Thursday, 21 January 2021

Enough avoidable deaths. Mandatory Quarantine is 10 months overdue:.."Rather than quarantining incomers in a hotel for two weeks, our Government opted to quarantine five million Irish citizens in our homes, indefinitely, instead"

 Today's Indo article on Mandatory quarantine:

https://www.independent.ie/opinion/comment/mandating-quarantine-and-border-checks-has-got-to-be-top-of-martins-covid-agenda-39993589.html

Highlights:

Micheál Martin claims that he had followed NPHET’s advice all along. Not so. He has persistently diluted their advice. The most important, yet under reported aspect of that advice which hasn’t changed since the outset, is that of mandatory quarantine. Instead, Ireland opted for a “careful now” approach which saw 140,000 people enter the country between 11 December and 3 January, half of whom refused to tell officials where they were staying.

On 14 January, as reports emerged of two new Brazilian variants, the WHO’s Mike Ryan warned that some countries could be ‘in serious trouble’ if new variants change the rules of the game. Having already imported the South-African and UK variants (which are significantly more transmissible), it’s crucial that the coalition heeds this warning. According to Science Magazine, new evolving variants risk undermining the efficacy of the vaccine, which makes mandatory quarantine and the swift roll out of the vaccine absolutely vital.

Transport minister Eamon Ryan’s response has been characteristically lacklustre. Last week, he introduced PCR testing for international travellers (something most countries did months ago), despite NPHET warning that they’re not suitable for use in screening asymptomatic people, such as arriving passengers, and that they should therefore be used in conjunction with mandatory quarantine. On Friday, RTE reported that, since travel restrictions from South-Africa and the UK came into effect on January 9th, some 80 passengers refused to produce a PCR test, yet were still permitted entry.

Human rights are interdependent. Therefore, the right to freedom of movement is not absolute. Article 12(3) of the International Covenant on Civil and Political Rights allows restrictions on the right to freedom of movement for reasons of public health and national emergency where quarantine is required to limit the spread of a deadly disease.

Rather than quarantining incomers in a hotel for 2 weeks, our government opted to quarantine 5 million Irish citizens in our homes – indefinitely - instead.

When the government finally admitted that mandatory quarantine wasn’t illegal, they still refused to implement it. In July, Simon Coveney said that the government had considered NPHET’s advice on mandatory quarantine but that “we don’t regard it as an approach that makes sense from an Irish perspective”. I defy Mr Coveney to explain how 176,839 Covid-19 cases and 2,708 deaths makes sense from any perspective?

Contrast our losses with countries that enforced strict mandatory quarantine early on. New Zealand: population 5m, 25 deaths. Thailand: population 63m, 71 deaths. Taiwan: population 23m, 7 deaths.

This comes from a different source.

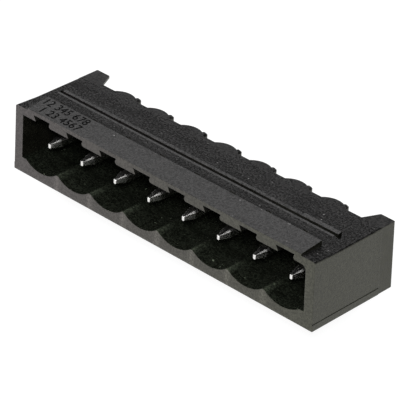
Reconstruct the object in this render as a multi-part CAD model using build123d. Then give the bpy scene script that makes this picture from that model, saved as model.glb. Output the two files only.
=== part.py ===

Jacinda Ardern shut New Zealand’s borders in March before any deaths were recorded to prevent the virus taking hold. She said she would not countenance herd immunity because it risked killing thousands of New Zealanders saying, “I’m not willing to tolerate that”. With Ireland drowning in chaos and grief, how many more deaths is Micheál Martin prepared to tolerate before mandating quarantine?

Whether by accident or design, Ireland’s handling of covid-19 unnervingly resembles a herd immunity policy and criminal negligence.

 

Northern Ireland has much been cited as an excuse for not restricting movement on the island or between the UK. Yet, at various times in the pandemic, Wales and Scotland banned visitors from England and Northern Ireland on public health grounds. Plus, if border checks could be deployed to stop the spread of foot and mouth in 2001, why can’t it be done to protect lives in a pandemic?

Asked by the Irish Mirror who would be responsible for increased deaths after the government rejected NPHET’s advice in October, Stephen Donnelly responded, “The virus is responsible”. If you accept power you don’t get to evade responsibility.

If Micheál martin and his ministers are not ashamed of Ireland’s death toll, it’s not because they’re blameless: it’s because they’re shameless.